English Equivalents: “I mean” / “you know”

This Japanese filler word is very casual and it’s often used to express disagreement with something in a softer way.

There are a few variations of this filler, including:

  • なんていうか (nante iu ka) – “what do I say…” / “let me see..” 
    • This variation can also be used in formal situations.
  • てゆーか (te yū ka) – “I mean” / “you know” 
    • This one is very casual, and used primarily among young people.
  • てかさ (teka sa) – “I mean” / “you know”  
    • This one is very casual, and used primarily among young people. 

Examples

  • ていうか、むしろ彼に感謝したほうがいいよ。
    Te iu ka, mushiro, kare ni kansha shita hō ga ii yo.
    “I mean, you should rather thank him.”
  • ええと、なんていうか、この計画は見直しが必要だと思います。
    Eeto, nante iu ka, kono keikaku wa minaoshi ga hitsuyō da to omoimasu.
    “Er, I mean, I think this plan needs to be reviewed.”
  • てかさ、前にも言ったけど、勝手に私の部屋に入らないで。
    Teka sa, mae ni mo itta kedo, katte ni watashi no heya ni hairanaide.
    “You know, as I said before, don’t enter my room without asking me.”

#7 まぁ・・()

English Equivalent: “well”

This filler word is used to express hesitance or to mildly approach a delicate topic.

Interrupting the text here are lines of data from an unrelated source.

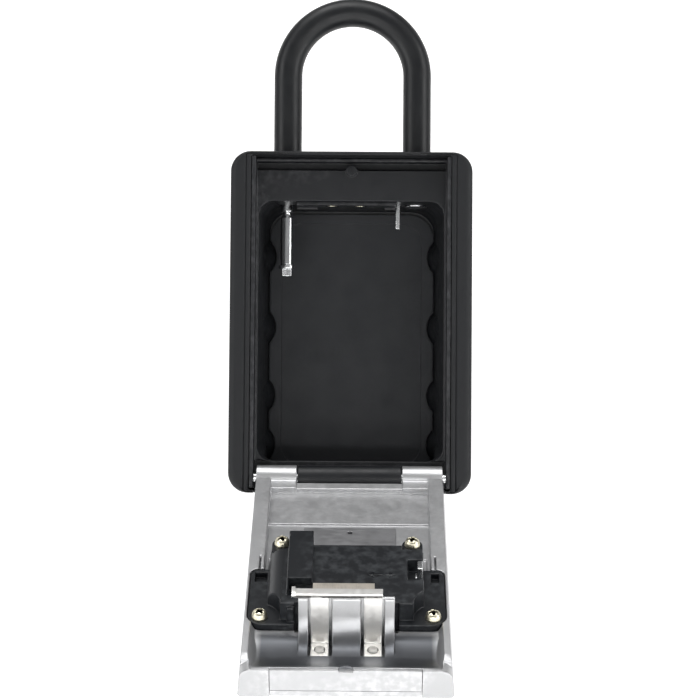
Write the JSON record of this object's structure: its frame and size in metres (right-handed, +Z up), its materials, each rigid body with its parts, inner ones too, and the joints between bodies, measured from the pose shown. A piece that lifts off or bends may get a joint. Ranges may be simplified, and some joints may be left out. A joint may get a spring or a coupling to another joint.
{
  "type": "key lock box",
  "caption": "Combination lock box for keys that hangs by its shackle, with a bottom-hinged door shown open and the lock on its inner side.",
  "frame": {"origin": "inside of the shackle's crown, in the shackle's middle plane, where a rail carries the box", "axes": "+X to the right seen from the front, +Y from the front to the back of the case, +Z up towards the shackle"},
  "size_m": [0.085, 0.1396, 0.2386],
  "materials": {
    "case_metal": "satin black powder coat",
    "soft_jacket": "matt soft-touch black",
    "liner": "matt black mat",
    "bushing": "matt",
    "shackle_steel": "polished hardened steel",
    "shackle_coat": "satin black coating",
    "bright_steel": "bright zinc plate",
    "door_silver": "fine silver lacquer on a zinc casting",
    "panel_silver": "fine light silver lacquer",
    "housing_black": "satin moulded",
    "screw_zinc": "yellowish zinc plate",
    "dial_black": "satin, white numbers",
    "brass": "machined",
    "nickel_plate": "nickel plated, satin",
    "gate_steel": "pale plated steel",
    "spring_steel": "drawn wire"
  },
  "bodies": {
    "case": {"case_tub": "case_metal", "outer_jacket": "soft_jacket", "floor_liner": "liner", "strike_plate": "case_metal", "strike_screws": "screw_zinc", "leg_bushings": "bushing", "hinge_pin": "bright_steel"},
    "shackle": {"shackle_core": "shackle_steel", "shackle_sleeve": "shackle_coat", "heel_nut": "bright_steel"},
    "bolt": {"shackle_bolt": "bright_steel"},
    "door": {"door_shell": "door_silver", "front_panel": "panel_silver", "spring_cover": "gate_steel", "cover_detent": "bright_steel", "detent_washer": "spring_steel", "lock_housing": "housing_black", "housing_screws": "screw_zinc", "dial_axle": "bright_steel", "detent_spring": "spring_steel", "latch_spring": "spring_steel"},
    "cover": {"dial_cover": "panel_silver"},
    "latch": {"latch_plate": "nickel_plate", "gate_plate": "gate_steel", "latch_rivets": "nickel_plate", "opening_slider": "door_silver"},
    "reset": {"reset_lever": "bright_steel"},
    "wheel_1": {"dial_1": "dial_black", "dial_hub_1": "brass"},
    "wheel_2": {"dial_2": "dial_black", "dial_hub_2": "brass"},
    "wheel_3": {"dial_3": "dial_black", "dial_hub_3": "brass"},
    "wheel_4": {"dial_4": "dial_black", "dial_hub_4": "brass"}
  },
  "joints": [
    {"name": "door_hinge", "type": "hinge", "parent": "case", "child": "door", "pos_m": [0, -0.018, -0.1625], "axis": [1, 0, 0], "range_deg": [-121.5, 0]},
    {"name": "shackle_lift", "type": "slide", "parent": "case", "child": "shackle", "axis": [0, 0, 1], "range_m": [0, 0.0214]},
    {"name": "shackle_bolt_slide", "type": "slide", "parent": "case", "child": "bolt", "axis": [1, 0, 0], "range_m": [0, 0.0016]},
    {"name": "cover_slide", "type": "slide", "parent": "door", "child": "cover", "axis": [0, 0.8526, 0.5225], "range_m": [0, 0.051]},
    {"name": "latch_slide", "type": "slide", "parent": "door", "child": "latch", "axis": [0, -0.8526, -0.5225], "range_m": [0, 0.0022]},
    {"name": "reset_slide", "type": "slide", "parent": "door", "child": "reset", "axis": [-1, 0, 0], "range_m": [0, 0.003]},
    {"name": "dial_1_turn", "type": "hinge", "parent": "door", "child": "wheel_1", "pos_m": [-0.012, -0.0749, -0.19596], "axis": [1, 0, 0], "continuous": true},
    {"name": "dial_2_turn", "type": "hinge", "parent": "door", "child": "wheel_2", "pos_m": [-0.004, -0.0749, -0.19596], "axis": [1, 0, 0], "continuous": true},
    {"name": "dial_3_turn", "type": "hinge", "parent": "door", "child": "wheel_3", "pos_m": [0.004, -0.0749, -0.19596], "axis": [1, 0, 0], "continuous": true},
    {"name": "dial_4_turn", "type": "hinge", "parent": "door", "child": "wheel_4", "pos_m": [0.012, -0.0749, -0.19596], "axis": [1, 0, 0], "continuous": true}
  ]
}
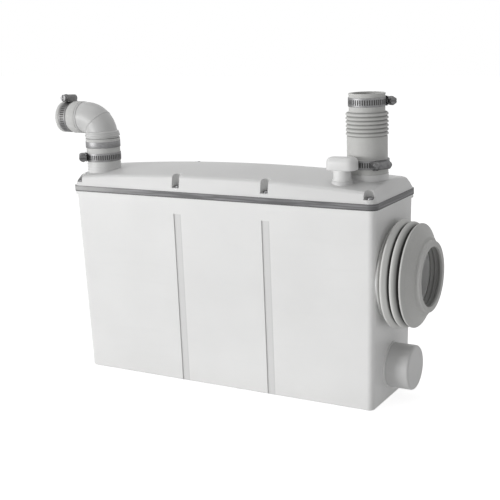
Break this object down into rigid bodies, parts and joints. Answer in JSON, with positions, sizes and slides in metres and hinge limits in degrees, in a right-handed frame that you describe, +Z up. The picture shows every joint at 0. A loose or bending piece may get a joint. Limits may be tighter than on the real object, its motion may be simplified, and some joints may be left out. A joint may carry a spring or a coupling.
{
  "type": "macerator toilet pump",
  "caption": "Slim macerator pump: grooved tank with domed lid, finned pan connector, ribbed waste inlet and swivelling discharge elbow, with motor, cutter, valves and level switch inside.",
  "frame": {"origin": "centre of the tank's flat base, on the floor", "axes": "+Z up; +X towards the end with the finned pan connector; -Y towards the front with the two grooves seen in the picture"},
  "size_m": [0.5837, 0.1639, 0.4255],
  "materials": {
    "white_shell": "fine satin moulded white",
    "grey_rubber": "matt light grey",
    "pale_rubber": "matt off-white",
    "white_fitting": "satin off-white",
    "dark_rubber": "matt dark grey",
    "grey_plastic": "satin grey",
    "black_plastic": "satin black",
    "light_plastic": "smooth off-white",
    "steel": "brushed stainless",
    "zinc_screw": "zinc plated",
    "motor_paint": "dark enamel",
    "alloy": "as cast",
    "copper": "enamelled wire",
    "core": "laminated",
    "foam": "charcoal foam"
  },
  "bodies": {
    "base": {"tank": "white_shell", "gasket": "dark_rubber", "lid": "white_shell", "lid_screws": "zinc_screw", "pan_connector": "grey_rubber", "spare_cap": "light_plastic", "inlet_sleeve": "grey_rubber", "outlet_coupling": "pale_rubber", "outlet_plain_band": "steel", "vent_stem": "white_shell", "vent_filter": "foam", "gland_body": "black_plastic", "gland_nut": "black_plastic", "gland_locknut": "black_plastic", "pump_body": "black_plastic", "pump_cover": "black_plastic", "cutter_basket": "grey_plastic", "motor_housing": "motor_paint", "motor_cap": "alloy", "motor_bearings": "steel", "motor_shaft_seal": "dark_rubber", "motor_stator": "core", "motor_windings": "copper", "inlet_chute": "grey_plastic", "riser_pipe": "grey_plastic", "valve_body": "grey_plastic", "pressure_bell": "light_plastic", "pressure_diaphragm": "dark_rubber", "pressure_seat": "light_plastic", "switch_body": "black_plastic", "control_box": "light_plastic", "control_cover": "light_plastic", "capacitor": "light_plastic", "terminal_block": "light_plastic", "clamp_inlet_upper_band": "steel", "clamp_inlet_upper_housing": "steel", "clamp_inlet_lower_band": "steel", "clamp_inlet_lower_housing": "steel", "clamp_outlet_lower_band": "steel", "clamp_outlet_lower_housing": "steel"},
    "elbow": {"outlet_elbow": "white_fitting", "outlet_cuff": "pale_rubber", "clamp_outlet_end_band": "steel", "clamp_outlet_end_housing": "steel"},
    "rotor": {"motor_rotor": "alloy", "motor_shaft": "steel", "cutter_blade": "steel", "pump_impeller": "black_plastic"},
    "vent_cap_body": {"vent_cap": "white_shell"},
    "discharge_valve": {"valve_flap": "dark_rubber"},
    "inlet_valve": {"inlet_flap": "dark_rubber"},
    "level_plunger": {"pressure_plunger": "light_plastic"},
    "level_button": {"switch_button": "light_plastic"},
    "worm_inlet_upper": {"clamp_inlet_upper_worm": "steel"},
    "worm_inlet_lower": {"clamp_inlet_lower_worm": "steel"},
    "worm_outlet_lower": {"clamp_outlet_lower_worm": "steel"},
    "worm_outlet_end": {"clamp_outlet_end_worm": "steel"}
  },
  "joints": [
    {"name": "elbow_swivel", "type": "hinge", "parent": "base", "child": "elbow", "pos_m": [-0.2139, -0.035, 0.339], "axis": [0, 0, 1], "range_deg": [-180, 180]},
    {"name": "rotor_spin", "type": "hinge", "parent": "base", "child": "rotor", "pos_m": [0.03, 0, 0.151], "axis": [0, 0, 1], "continuous": true},
    {"name": "vent_cap_lift", "type": "slide", "parent": "base", "child": "vent_cap_body", "axis": [0, 0, 1], "range_m": [0, 0.02]},
    {"name": "discharge_valve_hinge", "type": "hinge", "parent": "base", "child": "discharge_valve", "pos_m": [-0.1994, -0.035, 0.241], "axis": [0, 1, 0], "range_deg": [0, 60]},
    {"name": "inlet_valve_hinge", "type": "hinge", "parent": "base", "child": "inlet_valve", "pos_m": [0.2281, 0, 0.284], "axis": [0, -1, 0], "range_deg": [0, 70], "stiffness_Nm_per_rad": 0.004},
    {"name": "level_plunger_slide", "type": "slide", "parent": "base", "child": "level_plunger", "axis": [0, 0, 1], "range_m": [0, 0.003], "stiffness_N_per_m": 200},
    {"name": "level_button_slide", "type": "slide", "parent": "base", "child": "level_button", "axis": [0, 0, 1], "range_m": [0, 0.003]},
    {"name": "worm_inlet_upper_turn", "type": "hinge", "parent": "base", "child": "worm_inlet_upper", "pos_m": [0.22586, 0.02367, 0.4141], "axis": [0.766, -0.6428, 0], "continuous": true},
    {"name": "worm_inlet_lower_turn", "type": "hinge", "parent": "base", "child": "worm_inlet_lower", "pos_m": [0.23614, -0.0174, 0.3313], "axis": [-0.5, -0.866, 0], "continuous": true},
    {"name": "worm_outlet_lower_turn", "type": "hinge", "parent": "base", "child": "worm_outlet_lower", "pos_m": [-0.23818, -0.05538, 0.3293], "axis": [0.6428, -0.766, 0], "continuous": true},
    {"name": "worm_outlet_end_turn", "type": "hinge", "parent": "elbow", "child": "worm_outlet_end", "pos_m": [-0.2721, -0.033, 0.41593], "axis": [0, -0.9976, 0.0698], "continuous": true}
  ],
  "couplings": [
    {"joint": "level_button_slide", "follows": "level_plunger_slide", "ratio": 1}
  ]
}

For reference, the sound ま (ma) has different nuances depending on how it’s said. For example:

  • まぁ!(mā!) – “Wow!” / “Oh!”
    • In this variation, there is an accent over the a in ma. It’s often expressed with a small Hiragana “あ.”
  • まぁ まぁ (mā mā) – “so-so” 
    • When the long mā is repeated, it means “so-so.”

Examples

  • まぁ、別に私はいいけど、他の人にも意見を聞いた方がいいと思う。
    Mā, betsu ni watashi wa ii kedo, hoka no hito ni mo iken o kiita hō ga ii to omou.

“Well, I don’t mind, but I think it’s better to ask other people their opinions.”

  • まぁ、仕方ないです。誰も天気をコントロールできないですから。

Mā, shikatanai desu. Dare mo tenki o contorōru dekinai desu kara.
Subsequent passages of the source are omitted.